Lines before the one containing "bpy.data.objects.remove(obj)" are left out; copy that line and every later line through the end of the data exactly.
--
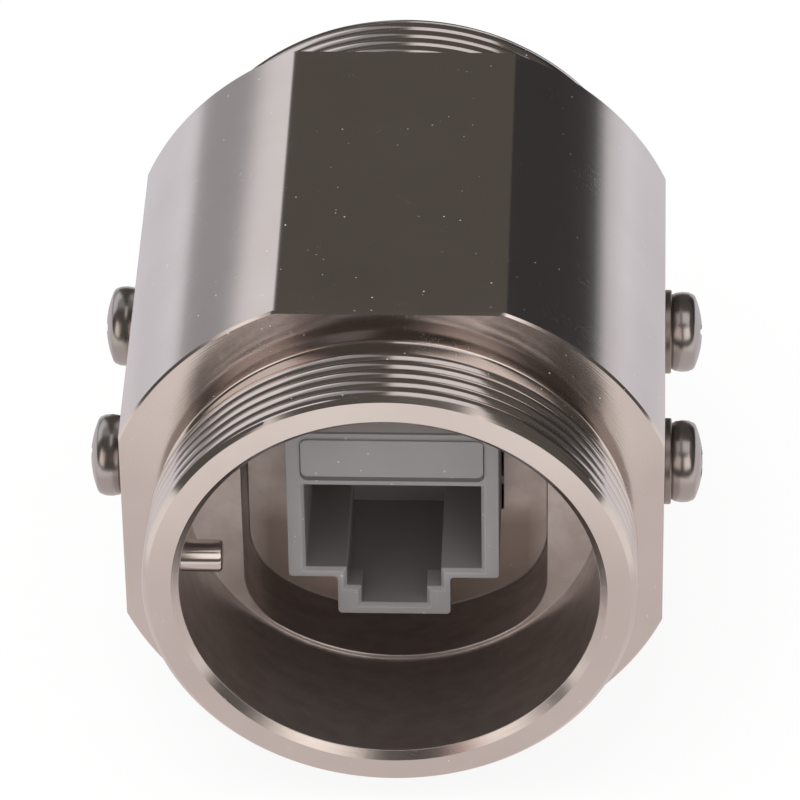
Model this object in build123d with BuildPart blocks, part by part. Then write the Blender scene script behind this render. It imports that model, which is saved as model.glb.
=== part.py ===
"""An RJ45 inline coupler: a plated brass barrel with a threaded spigot at each end,
and a moulded coupler with a jack facing each way, gripped in the web at its middle.

Frame: X to the right, Y along the barrel from the front jack to the rear one, Z up.
The origin is the middle of the barrel, on its axis. Millimetres throughout.
"""

from build123d import *
import os

os.makedirs("parts", exist_ok=True)

# Barrel: a round bar with four flats, and a threaded spigot turned at each end
barrel_radius = 19.5
across_flats = 36.0
barrel_half = 15.0
rim_chamfer = 0.3
spigot_length = 6.8
thread_radius = 16.3
thread_chamfer_radial = 0.4
thread_chamfer_axial = 0.3
neck_radius = 15.7
neck_width = 1.7
end_y = barrel_half + spigot_length

# Bore and pocket: each end is bored, then milled to a double-D down to the web
bore_radius = 13.85
bore_depth = 10.0
mouth_chamfer = 0.5
pocket_radius = 13.55
pocket_half_width = 10.2
pocket_corner = 5.5
pocket_depth = 15.1
web_half = end_y - pocket_depth

# Coupler: two like halves, back to back, with both latches downwards
coupler_half = 14.4
coupler_width = 14.1
coupler_top = 7.55
coupler_bottom = -4.55
latch_box_width = 7.56
latch_box_bottom = -7.7
shell_corner = 0.3
window_gap = 0.2
rib_width = 0.7
side_rib_heights = (-2.2, 4.6)
top_rib_x = 4.5
bottom_rib_x = 5.4
latch_rib_x = 2.0

# Jack opening in each half
jack_width = 11.76
jack_top = 3.1
jack_floor = -3.88
jack_depth = 11.3
latch_width = 6.32
latch_step_floor = -5.45
latch_slot_width = 4.4
latch_floor = -6.9
latch_ledge = 2.0
opening_chamfer = 0.25
chamber_top = 6.5
lintel_thickness = 1.5
pad_width = 12.15
pad_low = 3.8
pad_high = 7.15
pad_rise = 0.2
pad_corner = 0.5

# Board, carriers and contacts inside the halves
board_thickness = 1.6
board_width = 11.2
board_low = -3.6
board_high = 6.2
contact_count = 8
contact_pitch = 1.02
contact_width = 0.45
contact_thickness = 0.35
contact_root_z = 4.3
contact_nose_y = -12.3
contact_nose_z = 3.2
contact_tip = (-4.6, 1.1)
contact_bend = 0.3
slot_width = 0.6
carrier_front = coupler_half - lintel_thickness
carrier_wall = coupler_half - jack_depth

# Screws, lock washers and key pins
screw_y = 7.25
screw_radius = 1.5
screw_reach = 6.0
hole_clearance = 0.02
hole_depth = 6.8
washer_radius = 2.9
washer_bore = 1.6
washer_thickness = 0.5
washer_split = 0.45
head_bearing_radius = 2.56
head_radius = 2.77
head_side_low = 0.35
head_side_high = 1.15
head_shoulder = (2.45, 1.63)
head_height = 2.13
crown_flat_radius = 1.5
recess_length = 2.8
recess_width = 0.62
recess_depth = 1.1
pin_radius = 1.075
pin_depth = 3.9
pin_tip = 11.15
pin_root = 15.9
pin_tip_chamfer = 0.2


def across(y):
    """The plane across the barrel at this place along it, seen from the front."""
    return Plane(origin=(0, y, 0), x_dir=(1, 0, 0), z_dir=(0, -1, 0))


def side_flat(side, y=0):
    """The plane of the right (+1) or left (-1) flat, facing outwards, at this place along the barrel."""
    return Plane(origin=(side * across_flats / 2, y, 0), x_dir=(0, 1, 0), z_dir=(side, 0, 0))


def key_side(end):
    """The plane square to a key pin, at its root, facing outwards. Each end's pin is on its left."""
    root = (end * pin_root, end * (end_y - pin_depth), 0)
    return Plane(origin=root, x_dir=(0, 1, 0), z_dir=(end, 0, 0))


def save(solid, label):
    """Label a finished piece and write it to its own file."""
    solid.label = label
    export_step(solid, f"parts/{label}.step")


def block(low, high, left, right):
    """A rectangle of a sketch, by its two heights and two sides."""
    with Locations(((left + right) / 2, (low + high) / 2)):
        Rectangle(right - left, high - low)


def coupler_outline(grow):
    """The stepped outline of the coupler, a main box over a latch box, grown by this much all round."""
    box_side = coupler_width / 2 + grow
    latch_side = latch_box_width / 2 + grow
    block(coupler_bottom - grow, coupler_top + grow, -box_side, box_side)
    block(latch_box_bottom - grow, coupler_bottom, -latch_side, latch_side)


# The barrel is turned from the profile of its front half, which is mirrored to the rear
with BuildPart() as barrel:
    with BuildSketch(Plane.XY):
        with BuildLine():
            Polyline(
                (0, 0),
                (barrel_radius, 0),
                (barrel_radius, -barrel_half),
                (neck_radius, -barrel_half),
                (neck_radius, -barrel_half - neck_width),
                (thread_radius, -barrel_half - neck_width),
                (thread_radius, -end_y + thread_chamfer_axial),
                (thread_radius - thread_chamfer_radial, -end_y),
                (bore_radius + mouth_chamfer, -end_y),
                (bore_radius, -end_y + mouth_chamfer),
                (bore_radius, -end_y + bore_depth),
                (0, -end_y + bore_depth),
                close=True,
            )
        make_face()
    revolve(axis=Axis.Y)
    mirror(about=Plane.XZ)
    # Four flats, and a small chamfer round both shoulders
    with BuildSketch(across(-end_y)):
        Rectangle(across_flats, across_flats)
    extrude(amount=-2 * end_y, mode=Mode.INTERSECT)
    ends = barrel.faces().filter_by(Axis.Y)
    shoulders = [face for face in ends if round(abs(face.center().Y), 3) == barrel_half]
    chamfer([edge for face in shoulders for edge in face.outer_wire().edges()], length=rim_chamfer)
    # The double-D pockets, down to the web
    for end in (-1, 1):
        with BuildSketch(across(end * (end_y - bore_depth))) as pocket:
            Circle(pocket_radius)
            Rectangle(2 * pocket_half_width, 2 * pocket_radius, mode=Mode.INTERSECT)
            fillet(pocket.vertices(), radius=pocket_corner)
        extrude(amount=end * (pocket_depth - bore_depth), mode=Mode.SUBTRACT)
    # The window for the coupler, through the web
    with BuildSketch(across(-web_half)):
        coupler_outline(window_gap)
    extrude(amount=-2 * web_half, mode=Mode.SUBTRACT)
    # Tapped holes in the side flats, and the key pins' holes through the spigots
    for side in (-1, 1):
        with Locations(side_flat(side)):
            with GridLocations(2 * screw_y, 0, 2, 1):
                Hole(screw_radius + hole_clearance, depth=hole_depth)
        with Locations(key_side(side).offset(thread_radius - pin_root)):
            Hole(pin_radius, depth=thread_radius - bore_radius + mouth_chamfer)
save(barrel.part, "barrel_body")

# Key pins, pressed in from outside and finished level with the thread's root
for end, place in ((-1, "front"), (1, "rear")):
    with BuildPart() as key_pin:
        with BuildSketch(key_side(end)):
            Circle(pin_radius)
        extrude(amount=pin_tip - pin_root)
        chamfer(key_pin.edges().sort_by(Axis.X)[-1 if end < 0 else 0], length=pin_tip_chamfer)
    save(key_pin.part, f"key_pin_{place}")

# The front half of the coupler's shell; the rear half is the same moulding, turned round
with BuildPart() as housing:
    with BuildSketch(across(-coupler_half)):
        coupler_outline(0)
    extrude(amount=-coupler_half)
    fillet(housing.edges().filter_by(Axis.Y), radius=shell_corner)
    # The jack and the contact chamber above it, which is closed in front by the lintel
    with BuildSketch(across(-coupler_half)):
        block(jack_floor, jack_top, -jack_width / 2, jack_width / 2)
    extrude(amount=-coupler_half, mode=Mode.SUBTRACT)
    with BuildSketch(across(-carrier_front)):
        block(jack_top, chamber_top, -jack_width / 2, jack_width / 2)
    extrude(amount=-carrier_front, mode=Mode.SUBTRACT)
    # The latch's slot is stepped at the mouth, and full width behind the two ledges
    with BuildSketch(across(-coupler_half)):
        block(latch_step_floor, jack_floor, -latch_width / 2, latch_width / 2)
        block(latch_floor, jack_floor, -latch_slot_width / 2, latch_slot_width / 2)
    extrude(amount=-latch_ledge, mode=Mode.SUBTRACT)
    with BuildSketch(across(-coupler_half + latch_ledge)):
        block(latch_floor, jack_floor, -latch_width / 2, latch_width / 2)
    extrude(amount=latch_ledge - jack_depth, mode=Mode.SUBTRACT)
    mouth = housing.faces().sort_by(Axis.Y)[0]
    chamfer(mouth.inner_wires()[0].edges(), length=opening_chamfer)
    # The bare label pad over the opening
    with BuildSketch(across(-coupler_half)) as pad:
        block(pad_low, pad_high, -pad_width / 2, pad_width / 2)
        fillet(pad.vertices(), radius=pad_corner)
    extrude(amount=pad_rise)
    # Ribs that are crushed as the coupler is pressed into the window
    with BuildSketch(across(-web_half)):
        for height in side_rib_heights:
            low, high = height - rib_width / 2, height + rib_width / 2
            block(low, high, -coupler_width / 2 - window_gap, -coupler_width / 2)
            block(low, high, coupler_width / 2, coupler_width / 2 + window_gap)
        for side in (-1, 1):
            for x, low in (
                (side * top_rib_x, coupler_top),
                (side * bottom_rib_x, coupler_bottom - window_gap),
                (side * latch_rib_x, latch_box_bottom - window_gap),
            ):
                block(low, low + window_gap, x - rib_width / 2, x + rib_width / 2)
    extrude(amount=-web_half)
save(housing.part, "housing_front")
save(housing.part.rotate(Axis.Z, 180), "housing_rear")

# The contact carrier closes the back of the jack and fills the chamber over it
contact_places = [contact_pitch * (i - (contact_count - 1) / 2) for i in range(contact_count)]
with BuildPart() as carrier:
    with BuildSketch(across(-carrier_front)):
        block(jack_top, chamber_top, -jack_width / 2, jack_width / 2)
    extrude(amount=board_thickness / 2 - carrier_front)
    with BuildSketch(across(-carrier_wall)):
        block(jack_floor, chamber_top, -jack_width / 2, jack_width / 2)
    extrude(amount=board_thickness / 2 - carrier_wall)
    # Each contact lies in a slot under the roof, and its tail goes through the wall
    with BuildSketch(across(-carrier_front)):
        for x in contact_places:
            slot_roof = contact_root_z + contact_thickness / 2
            block(jack_top, slot_roof, x - slot_width / 2, x + slot_width / 2)
    extrude(amount=carrier_wall - carrier_front, mode=Mode.SUBTRACT)
    with BuildSketch(across(-carrier_wall)):
        for x in contact_places:
            with Locations((x, contact_root_z)):
                Rectangle(contact_width, contact_thickness)
    extrude(amount=-carrier_wall, mode=Mode.SUBTRACT)
save(carrier.part, "contact_carrier_front")
save(carrier.part.rotate(Axis.Z, 180), "contact_carrier_rear")

# Contact wires: back from the board under the roof, round the nose, and down into the jack.
# Each small bend is one short flat, as there are sixteen wires.
for number, x in enumerate(contact_places, start=1):
    with BuildPart() as contact:
        with BuildSketch(Plane(origin=(x, 0, 0), x_dir=(0, 1, 0), z_dir=(1, 0, 0))):
            with BuildLine():
                wire_path = Polyline(
                    (-board_thickness / 2, contact_root_z),
                    (contact_nose_y + contact_bend, contact_root_z),
                    (contact_nose_y, contact_root_z - contact_bend),
                    (contact_nose_y, contact_nose_z + contact_bend),
                    (contact_nose_y + contact_bend, contact_nose_z),
                    contact_tip,
                )
            trace(wire_path, line_width=contact_thickness)
        extrude(amount=contact_width / 2, both=True)
    save(contact.part, f"contact_front_{number}")
    save(contact.part.rotate(Axis.Z, 180), f"contact_rear_{number}")

# The board that joins the two jacks, clamped between the carriers
with BuildPart() as board:
    with BuildSketch(across(-board_thickness / 2)):
        block(board_low, board_high, -board_width / 2, board_width / 2)
    extrude(amount=-board_thickness)
save(board.part, "circuit_board")

# Pan-head screw, standing on its bearing face, with a low crown and a cross recess
with BuildPart() as screw:
    with BuildSketch(Plane.XZ):
        with BuildLine():
            Polyline(
                (0, head_height),
                (0, -screw_reach),
                (screw_radius, -screw_reach),
                (screw_radius, 0),
                (head_bearing_radius, 0),
                (head_radius, head_side_low),
                (head_radius, head_side_high),
                head_shoulder,
                (crown_flat_radius, head_height),
                close=True,
            )
        make_face()
    revolve(axis=Axis.Z)
    with BuildSketch(Plane.XY.offset(head_height)):
        Rectangle(recess_length, recess_width)
        Rectangle(recess_width, recess_length)
    extrude(amount=-recess_depth, mode=Mode.SUBTRACT)

# Spring lock washer, pressed flat, split aslant at one place
with BuildPart() as washer:
    with BuildSketch():
        Circle(washer_radius)
        Circle(washer_bore, mode=Mode.SUBTRACT)
    extrude(amount=washer_thickness)
    with BuildSketch(Plane.XZ.offset(washer_radius)):
        with BuildLine():
            Polyline(
                (-washer_split, 0),
                (0, 0),
                (washer_split, washer_thickness),
                (0, washer_thickness),
                close=True,
            )
        make_face()
    extrude(amount=-washer_radius, mode=Mode.SUBTRACT)

# One screw and washer in each tapped hole
for side, side_name in ((-1, "left"), (1, "right")):
    for end, place in ((-1, "front"), (1, "rear")):
        seat = side_flat(side, end * screw_y)
        save(washer.part.moved(seat.location), f"lock_washer_{place}_{side_name}")
        save(screw.part.moved(seat.offset(washer_thickness).location), f"screw_{place}_{side_name}")
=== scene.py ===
"""The look of an RJ45 inline coupler: plated brass barrel, moulded jack, screws and key pins.

Everything is in metres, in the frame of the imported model: X to the right, Y along the barrel
from the front jack to the rear one, Z up, and the origin in the middle of the barrel.
"""

import bmesh
import bpy
import numpy as np
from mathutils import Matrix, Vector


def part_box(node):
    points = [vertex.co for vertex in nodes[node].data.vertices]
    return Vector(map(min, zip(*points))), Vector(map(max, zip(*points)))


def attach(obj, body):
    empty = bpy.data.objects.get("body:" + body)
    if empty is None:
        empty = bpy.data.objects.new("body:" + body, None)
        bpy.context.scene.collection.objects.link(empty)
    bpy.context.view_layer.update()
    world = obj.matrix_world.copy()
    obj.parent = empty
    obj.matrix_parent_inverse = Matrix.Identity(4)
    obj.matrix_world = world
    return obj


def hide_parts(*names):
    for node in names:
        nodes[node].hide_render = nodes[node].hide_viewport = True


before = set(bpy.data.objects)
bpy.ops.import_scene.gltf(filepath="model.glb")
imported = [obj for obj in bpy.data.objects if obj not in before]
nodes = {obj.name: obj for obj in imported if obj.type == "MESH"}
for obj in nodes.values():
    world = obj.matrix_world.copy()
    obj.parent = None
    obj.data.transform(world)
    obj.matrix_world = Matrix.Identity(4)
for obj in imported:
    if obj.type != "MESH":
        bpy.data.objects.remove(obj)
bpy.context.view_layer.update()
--
Result of the exercise:
        bpy.data.objects.remove(obj)
bpy.context.view_layer.update()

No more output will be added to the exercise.